_PROBLEM_.
Pick out every line in the data below that holds "Blender".

_MATERIAL FOR THIS TASK_.
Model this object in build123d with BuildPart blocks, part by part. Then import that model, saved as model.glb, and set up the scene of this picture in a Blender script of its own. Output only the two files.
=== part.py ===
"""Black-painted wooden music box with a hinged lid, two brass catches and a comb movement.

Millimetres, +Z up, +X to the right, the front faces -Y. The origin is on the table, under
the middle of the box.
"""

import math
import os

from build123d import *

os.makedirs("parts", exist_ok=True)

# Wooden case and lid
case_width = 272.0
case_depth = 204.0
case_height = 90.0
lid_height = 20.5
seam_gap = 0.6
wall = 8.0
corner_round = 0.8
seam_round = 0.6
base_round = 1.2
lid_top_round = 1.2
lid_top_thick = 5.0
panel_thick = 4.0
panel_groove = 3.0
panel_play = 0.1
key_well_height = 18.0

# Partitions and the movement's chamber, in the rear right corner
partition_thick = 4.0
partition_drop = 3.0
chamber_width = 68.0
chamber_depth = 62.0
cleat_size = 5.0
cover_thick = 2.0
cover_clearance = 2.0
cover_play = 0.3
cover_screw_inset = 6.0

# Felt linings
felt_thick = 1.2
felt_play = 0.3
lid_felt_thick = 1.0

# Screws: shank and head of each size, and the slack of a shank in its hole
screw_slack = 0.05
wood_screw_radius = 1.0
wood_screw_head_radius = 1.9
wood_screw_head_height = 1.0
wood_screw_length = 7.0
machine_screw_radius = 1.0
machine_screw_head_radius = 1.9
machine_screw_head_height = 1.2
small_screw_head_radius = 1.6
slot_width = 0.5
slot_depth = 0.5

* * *

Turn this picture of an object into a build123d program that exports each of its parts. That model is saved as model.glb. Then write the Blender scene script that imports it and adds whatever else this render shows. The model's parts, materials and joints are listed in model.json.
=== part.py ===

* * *

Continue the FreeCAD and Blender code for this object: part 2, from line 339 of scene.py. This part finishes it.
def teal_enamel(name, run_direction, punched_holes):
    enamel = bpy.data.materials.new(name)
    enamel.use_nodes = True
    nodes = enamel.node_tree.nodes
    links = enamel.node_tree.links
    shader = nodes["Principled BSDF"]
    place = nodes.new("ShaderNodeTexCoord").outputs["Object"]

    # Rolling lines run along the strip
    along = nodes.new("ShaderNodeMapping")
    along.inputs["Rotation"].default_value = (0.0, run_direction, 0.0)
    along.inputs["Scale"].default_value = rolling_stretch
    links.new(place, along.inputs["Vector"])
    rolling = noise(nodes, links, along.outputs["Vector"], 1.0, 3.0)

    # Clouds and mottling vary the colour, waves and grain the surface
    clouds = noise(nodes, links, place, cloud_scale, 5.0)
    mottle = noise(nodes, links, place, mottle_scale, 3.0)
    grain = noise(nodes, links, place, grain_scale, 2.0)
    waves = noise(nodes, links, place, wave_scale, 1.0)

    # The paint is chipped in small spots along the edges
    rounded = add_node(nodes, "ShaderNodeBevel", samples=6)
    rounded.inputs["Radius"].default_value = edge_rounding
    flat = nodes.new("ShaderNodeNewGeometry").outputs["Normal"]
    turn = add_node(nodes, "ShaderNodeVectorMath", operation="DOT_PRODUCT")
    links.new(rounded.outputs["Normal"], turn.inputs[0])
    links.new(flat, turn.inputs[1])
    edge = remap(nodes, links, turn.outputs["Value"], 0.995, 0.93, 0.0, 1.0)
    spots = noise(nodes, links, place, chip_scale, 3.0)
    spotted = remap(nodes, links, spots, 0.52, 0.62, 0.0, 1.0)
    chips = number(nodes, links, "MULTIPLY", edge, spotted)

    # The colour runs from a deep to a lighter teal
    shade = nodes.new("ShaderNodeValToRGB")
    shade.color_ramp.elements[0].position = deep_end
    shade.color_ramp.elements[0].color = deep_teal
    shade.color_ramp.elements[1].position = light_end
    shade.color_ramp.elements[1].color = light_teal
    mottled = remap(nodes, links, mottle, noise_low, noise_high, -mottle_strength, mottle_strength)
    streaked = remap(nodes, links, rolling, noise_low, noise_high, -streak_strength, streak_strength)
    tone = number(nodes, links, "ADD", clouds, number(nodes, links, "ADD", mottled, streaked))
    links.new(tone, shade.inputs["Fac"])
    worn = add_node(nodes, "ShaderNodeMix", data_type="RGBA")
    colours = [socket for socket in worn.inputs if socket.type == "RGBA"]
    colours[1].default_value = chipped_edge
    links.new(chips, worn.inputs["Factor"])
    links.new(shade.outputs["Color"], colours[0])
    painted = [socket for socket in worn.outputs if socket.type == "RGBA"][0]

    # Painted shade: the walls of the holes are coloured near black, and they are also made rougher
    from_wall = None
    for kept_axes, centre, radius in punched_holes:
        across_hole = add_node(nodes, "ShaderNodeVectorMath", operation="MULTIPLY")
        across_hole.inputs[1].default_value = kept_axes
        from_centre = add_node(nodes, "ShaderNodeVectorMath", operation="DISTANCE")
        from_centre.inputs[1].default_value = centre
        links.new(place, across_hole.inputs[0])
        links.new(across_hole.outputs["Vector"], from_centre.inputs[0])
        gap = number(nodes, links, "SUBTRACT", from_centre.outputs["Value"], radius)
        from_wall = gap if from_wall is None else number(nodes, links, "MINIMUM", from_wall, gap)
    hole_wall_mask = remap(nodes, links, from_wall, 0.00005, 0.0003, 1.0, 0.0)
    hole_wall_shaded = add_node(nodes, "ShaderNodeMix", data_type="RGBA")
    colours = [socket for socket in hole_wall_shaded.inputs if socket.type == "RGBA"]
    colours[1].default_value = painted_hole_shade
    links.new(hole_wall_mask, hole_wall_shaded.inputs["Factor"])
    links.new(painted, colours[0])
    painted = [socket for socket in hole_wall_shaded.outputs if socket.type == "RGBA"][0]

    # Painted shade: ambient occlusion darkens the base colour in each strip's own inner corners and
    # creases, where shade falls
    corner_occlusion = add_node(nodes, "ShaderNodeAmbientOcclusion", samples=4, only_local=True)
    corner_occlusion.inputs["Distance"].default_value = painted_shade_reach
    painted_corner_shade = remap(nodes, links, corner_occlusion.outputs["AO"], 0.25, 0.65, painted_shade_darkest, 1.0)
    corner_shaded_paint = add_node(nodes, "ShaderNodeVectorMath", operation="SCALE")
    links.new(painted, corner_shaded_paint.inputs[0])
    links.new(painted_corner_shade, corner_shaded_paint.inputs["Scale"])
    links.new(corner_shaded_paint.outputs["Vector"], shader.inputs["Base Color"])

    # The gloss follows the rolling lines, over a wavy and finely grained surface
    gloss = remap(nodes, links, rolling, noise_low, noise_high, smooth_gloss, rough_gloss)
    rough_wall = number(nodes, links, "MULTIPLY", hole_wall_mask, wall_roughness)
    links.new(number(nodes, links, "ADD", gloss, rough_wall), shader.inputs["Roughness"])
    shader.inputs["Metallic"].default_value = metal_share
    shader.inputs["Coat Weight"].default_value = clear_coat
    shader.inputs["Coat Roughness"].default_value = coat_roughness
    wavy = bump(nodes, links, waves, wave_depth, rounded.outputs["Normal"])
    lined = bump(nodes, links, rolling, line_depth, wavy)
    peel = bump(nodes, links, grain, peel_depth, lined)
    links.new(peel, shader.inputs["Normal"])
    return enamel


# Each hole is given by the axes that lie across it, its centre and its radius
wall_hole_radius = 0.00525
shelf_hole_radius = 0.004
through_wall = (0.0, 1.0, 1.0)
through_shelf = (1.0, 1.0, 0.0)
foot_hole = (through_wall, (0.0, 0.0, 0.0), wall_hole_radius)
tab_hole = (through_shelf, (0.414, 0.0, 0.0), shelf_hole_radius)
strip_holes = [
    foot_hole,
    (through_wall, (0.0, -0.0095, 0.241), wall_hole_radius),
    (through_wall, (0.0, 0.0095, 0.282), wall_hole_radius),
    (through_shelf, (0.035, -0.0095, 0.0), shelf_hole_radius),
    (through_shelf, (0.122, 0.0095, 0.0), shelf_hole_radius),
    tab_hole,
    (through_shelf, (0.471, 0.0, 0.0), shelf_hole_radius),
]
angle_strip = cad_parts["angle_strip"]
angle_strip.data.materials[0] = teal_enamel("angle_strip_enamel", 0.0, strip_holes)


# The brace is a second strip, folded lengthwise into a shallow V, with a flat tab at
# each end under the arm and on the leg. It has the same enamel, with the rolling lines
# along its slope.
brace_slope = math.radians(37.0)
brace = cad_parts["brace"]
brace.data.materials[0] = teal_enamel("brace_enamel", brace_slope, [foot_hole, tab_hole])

_THE OUTPUT_.
Model this object in build123d with BuildPart blocks, part by part. Then import that model, saved as model.glb, and set up the scene of this picture in a Blender script of its own. Output only the two files.
Turn this picture of an object into a build123d program that exports each of its parts. That model is saved as model.glb. Then write the Blender scene script that imports it and adds whatever else this render shows. The model's parts, materials and joints are listed in model.json.
Continue the FreeCAD and Blender code for this object: part 2, from line 339 of scene.py. This part finishes it.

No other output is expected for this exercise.